In order to bring his stories to life as recordings, Waugh again worked with Shane Nicholson, a producer who he gives credit to for playing most of the instruments and shaping his large volume of songs into a cohesive album. “Everyone on the record is Shane. He’s in the most beautiful way a freak. His studio at his house reminds me of my pa’s shed with tools all over the walls. He could pick them up and craft things out of them and Shane’s the same. There are instruments there that I’d never seen before,” he describes. “On the first album he picked up a horse brush and started scrubbing the floor with it and recorded and looped it and it’s one of the textures in the background of one of the songs!” Waugh marvels. 

“I bring in these demos of me playing guitar and then it’s like he teaches my own songs back. He understands groove and harmony and counter-melody in a way that I hear but I can’t make,” confesses Waugh. “I’ve found this person who has challenged me and crafted these beautiful little homes for my songs and we’ve developed a really special relationship. It has meant that people who aren’t ready to listen to just a guy and a guitar, and prefer a full band sound, can still connect to my words. Shane has provided that bridge for me.”

One of the standout features of Waugh’s writing is his ability to present his stories in song form without sacrificing their truths, emotional impact and cultural identity. “I’m one of those people with a broken radio inside my head and songs rattling around all the time. I came into the recording process with around 40 songs but the songs that we kept coming back to centred around themes of gender and the central image of football. Obviously in the title of the record there’s the image of the school being divided into the asphalt part where the girls played and the football oval where the boys had to play. That was how it was at the primary school I went to when I was growing up,” Waugh reflects. “I became a dad when I was very young and I also became a grandad when I was very young too. My granddaughter is the first little girl in the family and I became acutely aware of how unfair the world is for girls and I want it to be different for this person who is just so pure and precious and deserves better than what we as a society give them.”
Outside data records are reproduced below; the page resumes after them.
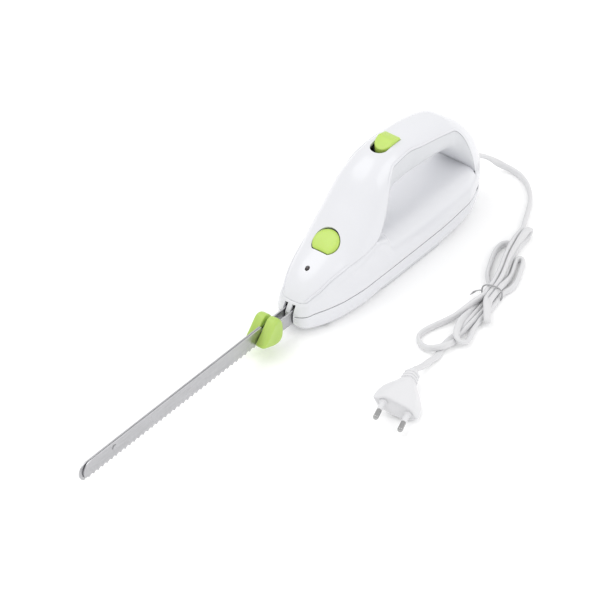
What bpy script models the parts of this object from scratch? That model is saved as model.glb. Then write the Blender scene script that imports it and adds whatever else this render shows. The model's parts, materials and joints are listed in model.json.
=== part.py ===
"""Mains uncapping knife with two serrated blades that a geared motor drives to and fro.

The knife lies along X, blade tips towards -X and cord towards +X, with Z up and the plane
Y = 0 between the blades. The origin is on the table, below the middle of the knife. Positions
along X are counted from a station 4 mm ahead of the nose, and one empty carries the whole knife
to its place. Sizes are in millimetres and become metres when a mesh is made. "Right" is the
-Y side, "left" is +Y.
"""

import math

import bmesh
import bpy
import numpy as np
from mathutils import Matrix, Vector

MM = 0.001
GAP = 0.3
SMALLEST_CAP = 0.05

# Casing
STATION_OFFSET = 4.5
WALL = 2.2
SEAM_Z = 17.0
NOSE_X, NOSE_REACH = 4.0, 9.0
TAIL_X, TAIL_REACH = 220.0, 36.0
TAIL_TUCK, TAIL_TUCK_Z = 8.0, 24.0
SIDE_TUCK = 0.04
COVER_ROUNDNESS = 2.5
BASE_ROUNDNESS = 6.0
GRIP_ROUNDNESS, HOOD_ROUNDNESS = 4.0, 14.0
TOP_LINE = [(4, 19.5), (8, 26), (27, 44.6), (48, 55.5), (67, 74), (89, 96), (104, 102), (116, 103.7),
            (135.5, 103.2), (150, 101.3), (171, 96), (183.5, 87.7), (196.5, 76), (208.5, 60), (220, 34)]
COVER_WIDTH = [(4, 13.4), (13, 14.5), (28, 20), (43, 24), (67, 26.5), (85, 26.5), (100, 24.3),
               (118, 21.3), (140, 20.5), (220, 20)]
COVER_LEVEL = [(4, 17.9), (13, 19.5), (28, 22), (48, 26.5), (74, 33), (90, 42), (105, 62), (120, 71),
               (146, 71), (170, 64), (183, 52), (196, 36), (220, 24)]
POD_WIDTH = [(4, 13.4), (13, 14.5), (28, 20), (43, 24), (67, 26.3), (85, 26.3), (145, 26), (187, 23),
             (200, 21), (220, 20)]
FLOOR_LINE = [(74, 50.8), (80, 49.6), (88, 47.2), (98, 45.3), (112, 44.6), (150, 44.6), (180, 43.5),
              (220, 41)]
BLEND_X, BLEND_LENGTH = 74.0, 18.0
CREASE_LINE = [(-20, 45), (5, 30), (9, 27), (18, 31), (30.6, 38), (43, 42.3), (58.9, 46.6), (68, 49.2),
               (74.9, 51.8), (79.5, 57.2), (84.9, 66.8), (92.1, 79), (99.9, 90.3), (106.6, 95), (123, 96.2),
               (137.5, 93.8), (153, 91), (167, 87.5), (177, 84), (184, 77), (190, 65), (195, 50),
               (198, 38), (200.5, 26), (202, 12)]
UNDER_LINE = [(78, 53.5), (86, 56), (94, 62), (102, 70), (112, 74.3), (140, 74.6), (160, 72.5),
              (172, 68.5), (181, 61.5), (189, 51.5), (195, 45.6), (198, 44.8)]
BASE_LINE = [(4, 12.5), (7, 8), (13, 4), (22, 2), (32, 1.3), (60, 1.3), (80, 2.2), (165, 2.2), (180, 3),
             (193, 4.9), (207, 9), (220, 13)]
FOOT_X, FOOT_HALF_WIDTH, FOOT_TOP = (83.0, 156.0), 22.9, 4.2
SCREW_POSTS = [(30, -13.5, 34.6), (30, 13.5, 34.6), (172, -15, 41.3), (172, 15, 41.3)]

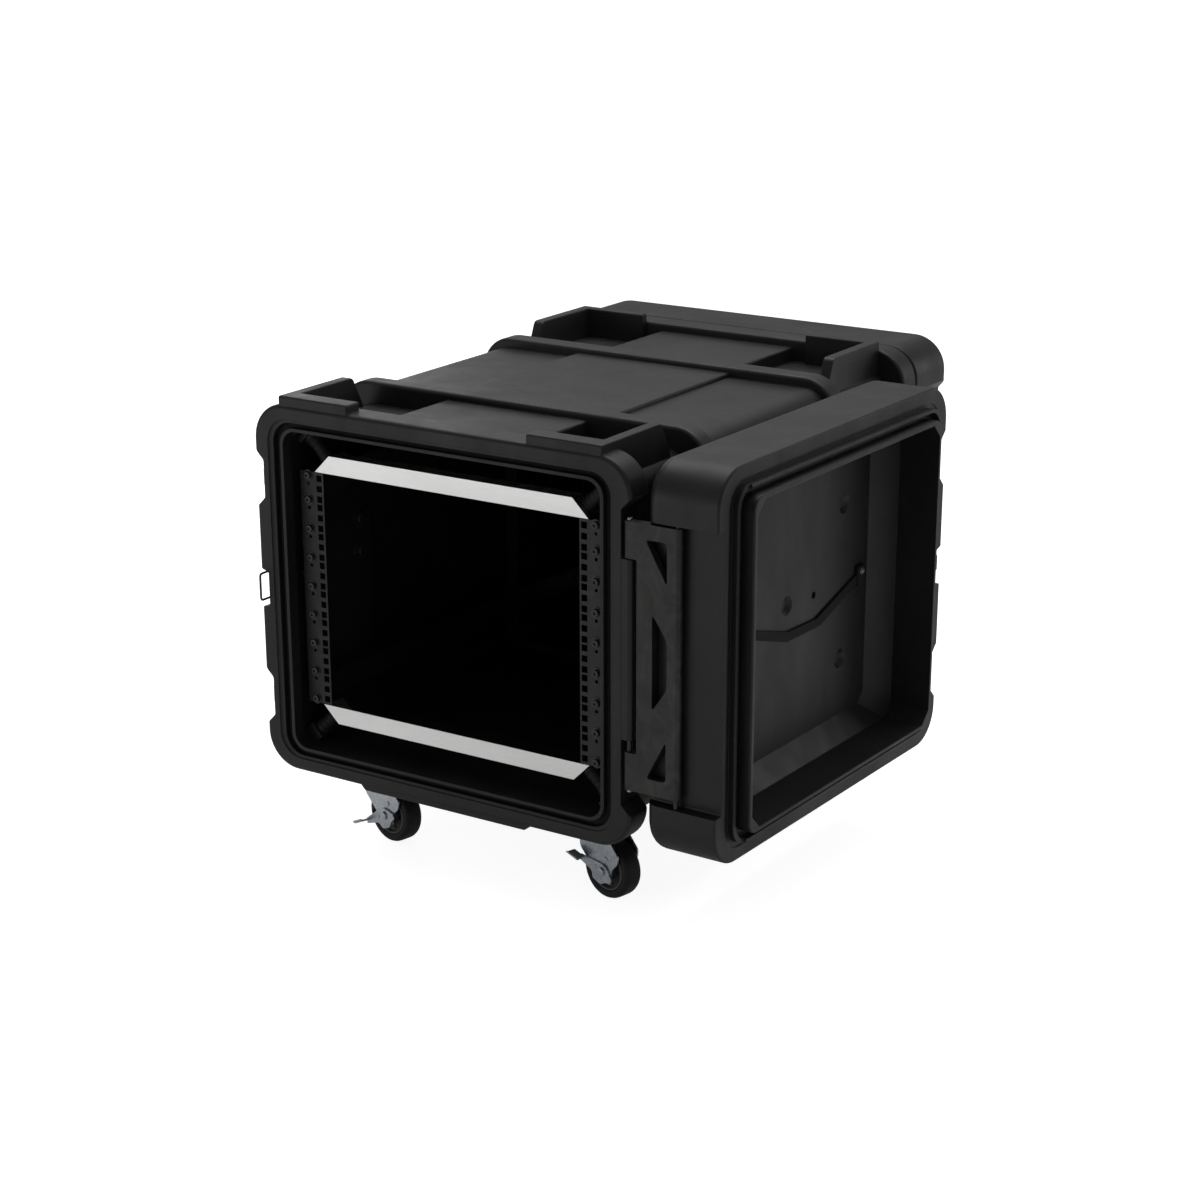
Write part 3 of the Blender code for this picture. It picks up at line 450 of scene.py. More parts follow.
class Nodes:
    """A short way to lay out one material's nodes."""

    def __init__(self, name, roughness, metallic=0.0, specular=0.5):
        self.material = bpy.data.materials.new(name)
        self.material.use_nodes = True
        self.tree = self.material.node_tree
        self.shader = self.tree.nodes["Principled BSDF"]
        self.shader.inputs["Roughness"].default_value = roughness
        self.shader.inputs["Metallic"].default_value = metallic
        self.shader.inputs["Specular IOR Level"].default_value = specular
        self.place = self.add("ShaderNodeTexCoord").outputs["Object"]
        self.normal = None

    def add(self, kind, **values):
        node = self.tree.nodes.new(kind)
        for key, value in values.items():
            setattr(node, key, value)
        return node

    def wire(self, source, target):
        self.tree.links.new(source, target)

    def stretch(self, scale):
        mapping = self.add("ShaderNodeMapping")
        mapping.inputs["Scale"].default_value = scale
        self.wire(self.place, mapping.inputs["Vector"])
        return mapping.outputs["Vector"]

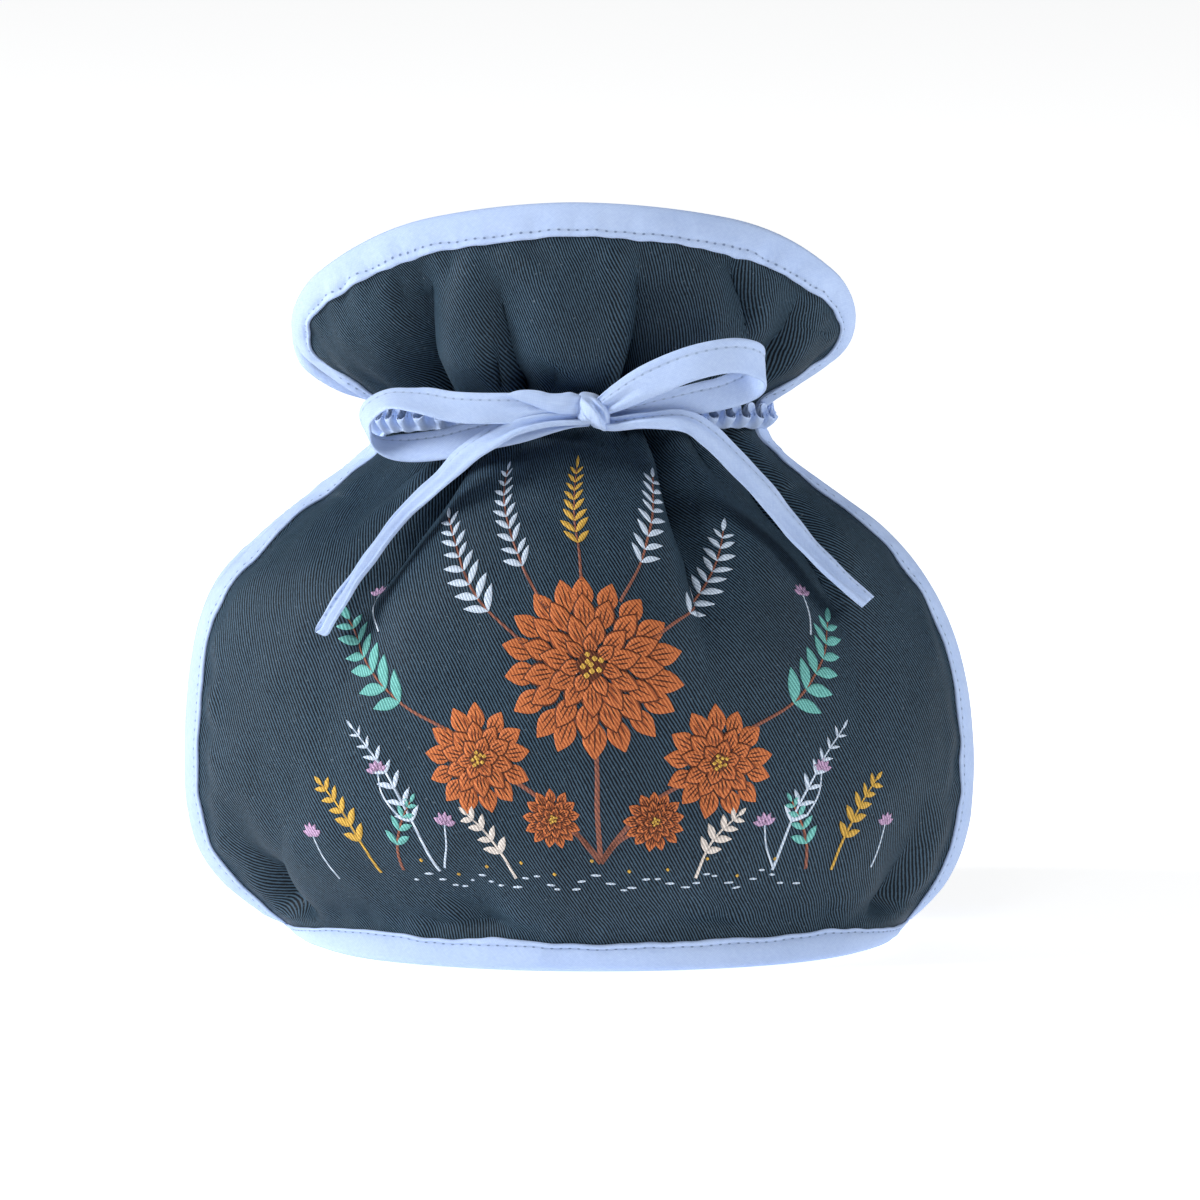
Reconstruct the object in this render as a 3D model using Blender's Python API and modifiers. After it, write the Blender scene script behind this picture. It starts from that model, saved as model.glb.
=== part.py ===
"""Gathered tea cosy: two padded twill panels with bound edges, joined round the hem and drawn in at the neck.

The cosy stands on its hem as it does over a pot. The front faces -Y and the spout side is -X. The panels
part at both sides for the spout and the handle, and open above the neck as a flared collar. Metres, +Z up,
with the origin under the middle of the whole, on the surface that it rests on. Tables are in millimetres.
"""

import math

import bmesh
import bpy
import numpy as np
from mathutils import Matrix

MM = 0.001

# Driving sizes, in millimetres.
CLOTH_HALF_WIDTH = 138.0  # half of a panel's flat width
CLOTH_HEIGHT = 235.0  # a panel's flat height, from the hem's edge to the collar's rim
NECK = 172.0  # height up the flat cloth at which the neck is drawn in
CORNER_ACROSS = 84.0  # the collar's rounded corners, across and up the flat cloth
CORNER_UP = 45.0
PAD_THICK = 4.4  # a panel's full thickness, with its wadding
EDGE_THICK = 2.0  # and where its binding, its hem or the neck presses it flat
BINDING_WIDTH = 8.3  # how far the bindings of the sides and the rim reach in from the cloth's edge
HEM_WIDTH = 6.8  # the same for the hem's, in front and behind
HEM_WIDTH_AT_ENDS = 4.6  # and where it passes from one panel to the other
BINDING_THICK = 0.8
CLEAR = 0.5  # between sewn pieces
TURN = BINDING_THICK + CLEAR  # how far a binding's fold stands out past the cloth's edge
BAND_HEIGHT = 7.4  # the ruched band round the neck
BAND_DROP = 1.5
RUCHE = 6.4  # from one crest of its ruching to the next
RUCHE_STEPS = 4
BAND_REACH = 0.667  # how far the ruched band comes round over each half of the front, as a share of that half
TAPE_WIDTH = 9.2
TAPE_THICK = 1.3

# Sections of the front panel, a row for each height up the flat cloth:
# up the cloth, height at the middle and at the left and right edges, x of those edges, how far the middle
# stands out from the centre plane, half of the side gap at left and right, the angle that each half wraps
# round, and how boxy the wrap is (1 for round).
COLUMNS = (
    *("up", "z_mid", "z_left", "z_right", "x_left", "x_right", "depth"),
    *("gap_left", "gap_right", "wrap_left", "wrap_right", "boxy"),
)
FRONT_SECTIONS = (
    (0, 1.5, 1.5, 1.5, -73.2, 83.4, 67.6, 2.0, 2.0, 82, 84, 0.66),
    (3, 4.5, 2.9, 3.4, -76.2, 85.9, 67.9, 2.2, 2.2, 74, 80, 0.72),
    (7, 8.2, 4.8, 6.0, -79.8, 89.0, 68.6, 2.5, 2.6, 64, 74, 0.82),
    (12, 12.6, 7.2, 9.4, -84.2, 92.7, 70.4, 2.8, 3.0, 57, 69, 0.93),
    (18, 18.0, 10.6, 13.8, -89.2, 96.5, 72.8, 3.0, 3.6, 53, 66, 1),
    (25, 24.2, 15.2, 20.0, -94.2, 99.7, 75.2, 3.4, 4.8, 52, 64, 1),
    (34, 32.6, 22.6, 28.3, -99.2, 102.2, 77.8, 4.0, 6.4, 54, 65, 1),
    (46, 44.0, 33.8, 39.4, -102.2, 103.4, 80.4, 5.0, 8.4, 56, 67, 1),
    (60, 57.4, 46.4, 51.2, -102.8, 103.4, 82.0, 6.4, 9.0, 58, 68, 1),
    (76, 72.4, 61.2, 67.4, -102.3, 101.6, 81.8, 8.0, 8.4, 58, 68, 1),
    (92, 87.0, 76.8, 82.8, -100.4, 97.2, 79.0, 10.4, 8.2, 59, 68, 1),
    (108, 100.2, 91.8, 97.2, -95.4, 89.4, 73.0, 12.8, 8.8, 61, 69, 1),
    (122, 110.6, 102.4, 107.8, -86.0, 80.0, 65.0, 12.6, 8.4, 64, 71, 1),
    (134, 118.8, 110.6, 114.8, -77.0, 70.4, 57.0, 8.6, 6.4, 68, 74, 1),
    (144, 125.4, 116.6, 120.6, -68.2, 62.0, 50.4, 5.4, 4.6, 72, 77, 1),
    (151, 130.0, 120.8, 124.6, -61.6, 56.4, 46.0, 4.0, 3.8, 76, 79, 1),
    (158, 134.4, 125.6, 128.8, -55.4, 51.6, 42.0, 3.4, 3.4, 78, 80, 1),
    (165, 138.8, 131.4, 133.4, -51.6, 48.4, 38.8, 3.4, 3.4, 78, 80, 1),
    (172, 143.6, 137.4, 138.0, -50.2, 46.8, 37.0, 3.4, 3.4, 78, 80, 1),
    (177, 147.6, 142.0, 142.4, -53.0, 49.8, 38.4, 3.4, 3.4, 77, 79, 1),
    (183, 152.6, 146.8, 147.0, -60.0, 56.4, 42.0, 4.0, 4.0, 69, 76, 1),
    (190, 158.8, 152.0, 151.8, -67.4, 63.4, 45.6, 4.6, 4.6, 63, 73, 1),
    (201, 168.6, 158.2, 158.0, -73.8, 70.8, 47.6, 5.2, 5.2, 61, 72, 1),
    (212, 178.6, 165.0, 164.8, -77.4, 74.6, 47.0, 5.6, 5.6, 60, 72, 1),
    (222, 187.6, 170.6, 170.4, -78.8, 76.2, 45.0, 6.0, 6.0, 60, 72, 1),
    (229, 193.8, 172.0, 171.8, -80.0, 77.4, 43.4, 6.0, 6.0, 60, 72, 1),
    (235, 199.1, 171.6, 171.4, -82.0, 80.0, 41.6, 6.0, 6.0, 60, 72, 1),
)
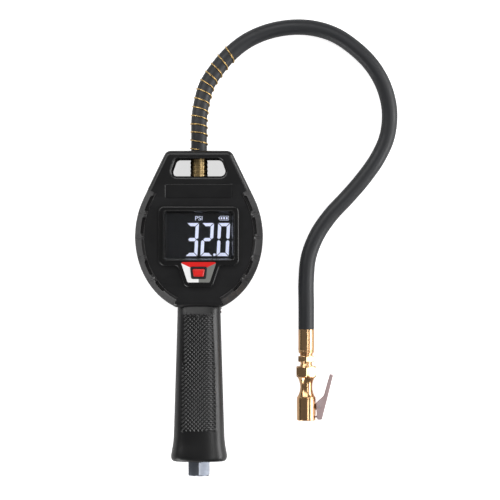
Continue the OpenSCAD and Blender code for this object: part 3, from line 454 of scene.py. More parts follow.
def hair_scratches(tree, entry):
    """Thin scratches in two directions over slow changes of tone."""
    place = own_place(tree)
    one = vector_maths(tree, "MULTIPLY", place, (1.0, 0.03, 0.6))
    two = vector_maths(tree, "MULTIPLY", place, (0.05, 1.0, 0.6))
    both = times(tree, noise(tree, one, entry.outputs["Grain"], 2.0, 0.7),
                 noise(tree, two, entry.outputs["Grain"], 2.0, 0.7))
    return both, noise(tree, place, entry.outputs["Blotch"], 5.0, 0.65)


def wrapped_rubber(tree, entry):
    """Cloth-wrap marks on a hose: fine ribs along it, crossed by a slow spiral."""
    uv = put(tree, "ShaderNodeUVMap", {"uv_map": "route"}).outputs[0]
    parts = put(tree, "ShaderNodeSeparateXYZ", None, {0: uv})
    spiral = maths(tree, "ADD", times(tree, parts.outputs[1], entry.outputs["Grain"]),
                   parts.outputs[0])
    wave = maths(tree, "ABSOLUTE", maths(tree, "SINE", times(tree, spiral, 2 * math.pi)))
    place = own_place(tree)
    speckle = noise(tree, place, 4000.0, 3.0, 0.6)
    height = maths(tree, "ADD", times(tree, wave, 0.35), times(tree, speckle, 0.65))
    return height, noise(tree, place, entry.outputs["Blotch"], 5.0, 0.6)


GRAIN_INPUTS = (("Grain", 1500.0), ("Blotch", 60.0))
PATTERNS = {
    "moulded": surface_group("Moulded Grain", GRAIN_INPUTS, moulded_grain),
    "turned": surface_group("Turned Lines", GRAIN_INPUTS, turned_lines),
    "scratched": surface_group("Hair Scratches", GRAIN_INPUTS, hair_scratches),
    "wrapped": surface_group("Wrapped Rubber", GRAIN_INPUTS, wrapped_rubber),
}


def rubbed_edges():
    """A group that marks convex edges, broken up by noise."""
    tree = bpy.data.node_groups.new("Rubbed Edges", "ShaderNodeTree")
    tree.interface.new_socket("Amount", in_out="INPUT", socket_type="NodeSocketFloat")
    tree.interface.new_socket("Mask", in_out="OUTPUT", socket_type="NodeSocketFloat")
    entry = tree.nodes.new("NodeGroupInput")
    leave = tree.nodes.new("NodeGroupOutput")
    point = tree.nodes.new("ShaderNodeNewGeometry").outputs["Pointiness"]
    edge = times(tree, maths(tree, "SUBTRACT", point, 0.51), 9.0, clamp=True)
    place = own_place(tree)
    broken = times(tree, edge, noise(tree, place, 260.0, 4.0, 0.7))
    tree.links.new(times(tree, broken, entry.outputs["Amount"], clamp=True), leave.inputs["Mask"])
    return tree


EDGE_GROUP = rubbed_edges()


def blend_colours(tree, factor, a, b):
    node = put(tree, "ShaderNodeMix", {"data_type": "RGBA"}, {0: factor})
    for index, value in ((6, a), (7, b)):
        if isinstance(value, bpy.types.NodeSocket):
            tree.links.new(value, node.inputs[index])
        else:
            node.inputs[index].default_value = (*value, 1.0)
    return node.outputs[2]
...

Truth, honesty and speaking from one’s own vernacular are songwriting values that Waugh holds dearly and not just in the world of country and folk music. “One of my other real joys is listening to Australian hip hop. I think there’s such integrity in what some of those guys are doing, talking with an Australian accent about the textures of our lands and our cities and that’s more true and real than what many of our songwriters are doing.”